Jaccard Similarity of Neighborhoods (Single Source)

Supported Graph Characteristics

Unweighted edges

Homogeneous vertex types

The Jaccard index measures the relative overlap between two sets.

To compare two vertices by Jaccard similarity, first select a set of attribute values for each vertex.

For example, a set of values for a Person vertex could be the list of cities the person has lived in. The Jaccard index is computed for the two value sets.

The Jaccard index of two sets A and B is defined as follows:

\[Jaccard(A,B)=\frac{|A \cap B|}{|A \cup B|}\]

The value ranges from 0 to 1. If A and B are identical, then \(Jaccard(A, B) = 1\). If both A and B are empty, we define the value to be 0.

Specifications

tg_jaccard_nbor_ss (VERTEX source, STRING e_type, STRING rev_e_type,  INT top_k = 100,
  BOOL print_accum = TRUE, STRING similarity_edge_type = "",STRING file_path = "")

Parameters

Parameter Description Default value

SET<STRING> v_type

Vertex type used to calculate similarity score

(empty set of strings)

SET<STRING> e_type

Edge type to traverse

(empty set of strings)

SET<STRING> re_type

Reverse edge type to traverse

(empty set of strings)

INT top_k

The number of vertex pairs with the highest similarity scores to return. Limits number of returned items.

100

BOOL print_accum

Whether to output the final results to the console in JSON format

True

STRING similarity_edge

If provided, the similarity score will be saved to this edge

(empty string)

STRING filepath

If provided, the algorithm will save the output in CSV format to this file

(empty string)

Output

The top k vertices in the graph that have the highest similarity scores, along with their scores.
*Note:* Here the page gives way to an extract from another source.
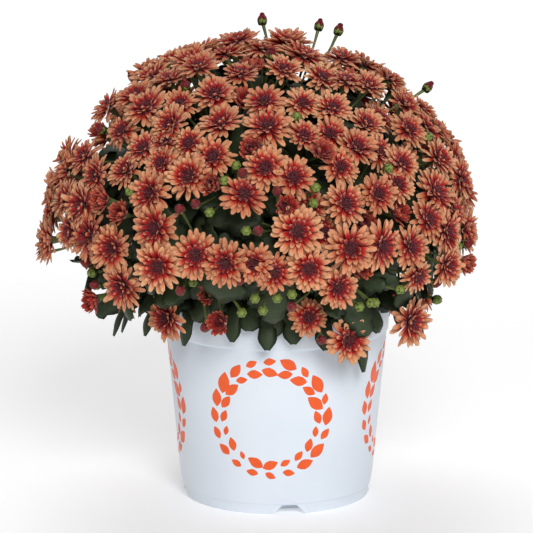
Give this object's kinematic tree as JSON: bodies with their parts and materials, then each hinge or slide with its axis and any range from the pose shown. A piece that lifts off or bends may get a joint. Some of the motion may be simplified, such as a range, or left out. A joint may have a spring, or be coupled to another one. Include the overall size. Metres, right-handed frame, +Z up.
{
  "type": "pot chrysanthemum",
  "caption": "Dome of small coral chrysanthemum blooms on leafy stems in a round white plastic nursery pot with drain channels and printed orange leaf wreaths.",
  "frame": {"origin": "centre of the pot's underside, on the surface it stands on", "axes": "+Z up along the pot's axis, -Y towards the front of the print, +X to the right as seen from the front"},
  "size_m": [0.3394, 0.3364, 0.3683],
  "materials": {
    "pot_plastic": "satin",
    "potting_soil": "matte",
    "foliage": "matte",
    "petals": "matte"
  },
  "bodies": {
    "root": {"pot": "pot_plastic", "soil": "potting_soil", "leafy_stem_1": "foliage", "leafy_stem_2": "foliage", "leafy_stem_3": "foliage", "leafy_stem_4": "foliage", "leafy_stem_5": "foliage", "leafy_stem_6": "foliage", "bloom_spray_01": "petals", "bloom_spray_02": "petals", "bloom_spray_03": "petals", "bloom_spray_04": "petals", "bloom_spray_05": "petals", "bloom_spray_06": "petals", "bloom_spray_07": "petals", "bloom_spray_08": "petals", "bloom_spray_09": "petals", "bloom_spray_10": "petals", "bloom_spray_11": "petals", "bloom_spray_12": "petals", "bloom_spray_13": "petals", "bloom_spray_14": "petals", "bloom_spray_15": "petals", "bloom_spray_16": "petals", "bloom_spray_17": "petals", "bloom_spray_18": "petals", "bloom_spray_19": "petals", "bloom_spray_20": "petals", "bloom_spray_21": "petals", "bloom_spray_22": "petals", "bloom_spray_23": "petals", "bloom_spray_24": "petals", "bloom_spray_25": "petals", "bloom_spray_26": "petals", "bloom_spray_27": "petals", "bloom_spray_28": "petals", "bloom_spray_29": "petals", "bloom_spray_30": "petals", "bloom_spray_31": "petals", "bloom_spray_32": "petals", "bloom_spray_33": "petals"}
  },
  "joints": []
}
Vertices with a similarity score of 0 to the target vertex are not included.

The result is available in three forms:

  • streamed out in JSON format

  • written to a file in tabular format, or

  • stored as a vertex attribute value.

Result size

If there are several vertices with identical similarity scores and returning them all would exceed the limit imposed by top_k, the algorithm arbitrarily chooses which results to display.

Time complexity

This algorithm has a time complexity of \(O(D^2)\), where \(D\) is equal to the outdegree of the vertex.

Example

This example uses a Movie Rating graph consisting of Person and Movie vertices. There are Likes edges that are weighted according to how much the person liked the movie. Each person in the dataset liked at least one movie, but not all movies were liked by all people.

View of a graph illustrating Person vertices connected to Movie vertices by Likes edges.

Here we run tg_jaccard_nbor_ss("Neil", "Likes", "Reverse_Likes", 5):

[
  {
    "Others": [
      {
        "attributes": {
          "Others.@sum_similarity": 0.5
        },
        "v_id": "Kat",
        "v_type": "Person"
      },
      {
        "attributes": {
          "Others.@sum_similarity": 0.4
        },
        "v_id": "Kevin",
        "v_type": "Person"
      },
      {
        "attributes": {
          "Others.@sum_similarity": 0.2
        },
        "v_id": "Jing",
        "v_type": "Person"
      }
    ]
  }
]

When comparing similarity to Neil, Kat is ranked higher than Kevin. This makes intuitive sense, because Kat likes two movies, both of which were also liked by Neil. Kevin also likes two movies that Neil likes. However, Kevin also likes a third movie that Neil doesn’t like, and is therefore less similar than Kat was.

Although we set top_k to 5, only three vertices were returned because neither Alex nor Elena likes any movies that Kevin likes.

If the source vertex (Person) doesn’t have any common neighbors (Movies) with any other vertex (Person), such as Elena in our example, the result is an empty list:

Here we run tg_jaccard_nbor_ss("Elena", "Likes", "Reverse_Likes", 5):

[
  {
    "Others": []
  }
]